4 oz. cremini (baby bella) or white mushrooms, cleaned and finely chopped (1-1/3 cups)
1/2 cup minced yellow onion
3 Tbs. dry sherry
1 Tbs. minced garlic
Kosher salt and freshly ground black pepper
2 oz. day-old rustic or dense white bread, torn into about 1/2-inch pieces (1-1/2 cups)
1/4 cup whole milk
1 large egg, lightly beaten
1 lb. ground beef (85% lean)
1/2 lb. ground veal
1/2 lb. ground pork
2 Tbs. light or dark brown sugar
1 Tbs. Worcestershire sauce
8 slices center-cut bacon
Mushroom Gravy (recipe follows)

Position a rack in the center of the oven and heat the oven to 350ºF.

In a medium bowl, toss the mushrooms with the onion, sherry, garlic, 1-1/2 tsp. salt and 1/2 tsp. pepper.

In a large mixing bowl, combine the bread, milk, and egg. Stir well, lightly mashing the bread until most of the liquid is absorbed. Add the beef, veal, pork, brown sugar, Worcestershire, and the onion-mushroom mixture. Using a large, sturdy wooden spoon or your hands, gently mix just until all the ingredients are blended; you may need to push the meat against the side of the bowl to get the pieces to break up.

Put the meat mixture in a 9x13-inch metal baking pan. Shape the mixture into a rectangular loaf about 10x4 inches. Wrap the strips of bacon around the loaf crosswise, overlapping them slightly and tucking the ends securely under the loaf. Pat the loaf back into shape if necessary.

Bake until an instant-read thermometer inserted into the center of the loaf reads 160ºF, 60 to 70 minutes. Take the meatloaf out of the oven and position the oven rack about 6 inches from the broiling element. Heat the broiler to high. Broil the meatloaf until the bacon is brown and crisp, about 3 minutes. Let the loaf rest at room temperature for at least 10 minutes.
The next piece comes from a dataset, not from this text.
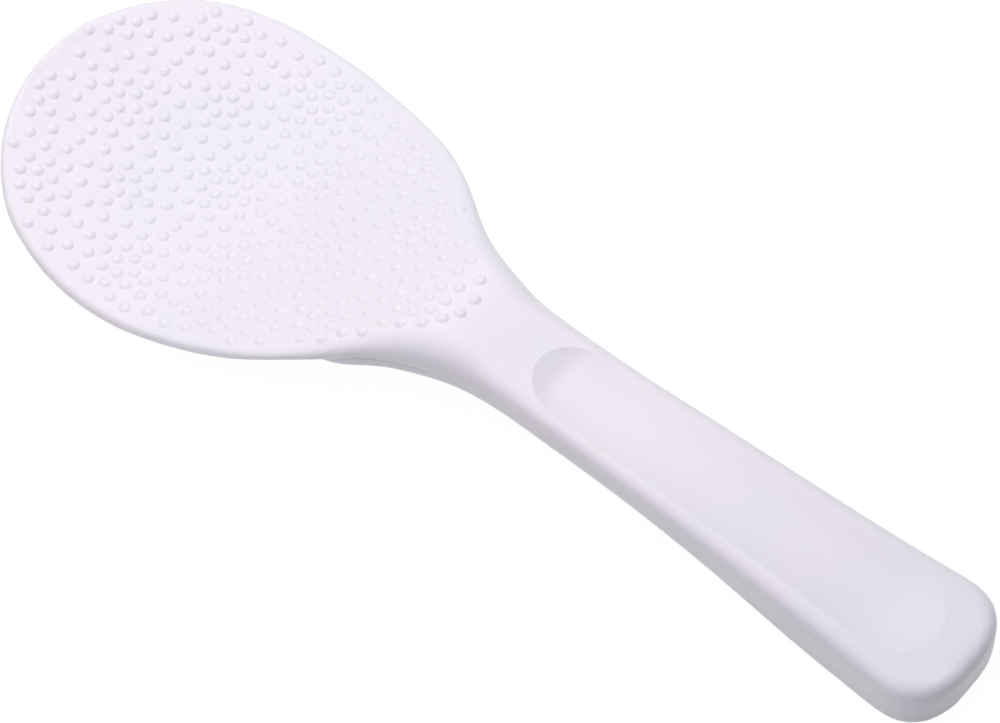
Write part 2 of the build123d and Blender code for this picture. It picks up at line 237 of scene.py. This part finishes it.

Slice and serve with the mushroom gravy.

Mushroom Gravy

1 cup lower-salt beef or chicken broth
2 Tbs. extra-virgin olive oil
2 slices center-cut bacon, minced
6 oz. cremini (baby bella) or white mushrooms, cleaned and sliced about 1/8 inch thick (2 packed cups)
1/2 cup minced yellow onion
Kosher salt and freshly ground black pepper
3 Tbs. dry sherry
4 Tbs. all-purpose flour

Combine the broth with 1 cup of hot water. Heat the oil in a 12-inch skillet over medium-high heat. Add the bacon and cook, stirring to break apart the pieces, until just starting to crisp, 1 to 2 minutes. Add the mushrooms, onion, 1/2 tsp. salt, and 1/2 tsp. pepper. Cook, stirring often, until the mushrooms have cooked through and start to brown the bottom of the pan, 5 to 8 minutes.

Add the sherry and stir to release the browned bits from the bottom of the pan, about 1 minute. Sprinkle in the flour and stir constantly until the mixture has browned and is slightly dry and crumbly, about 30 seconds.

Whisk in half of the broth mixture and continue whisking until the liquid is absorbed into the flour, about 30 seconds. Whisk in the remaining broth mixture and bring the gravy to a boil. Reduce the heat and simmer, stirring occasionally, until thickened,10 minutes.

Season to taste with salt and pepper and thin with water or broth if necessary.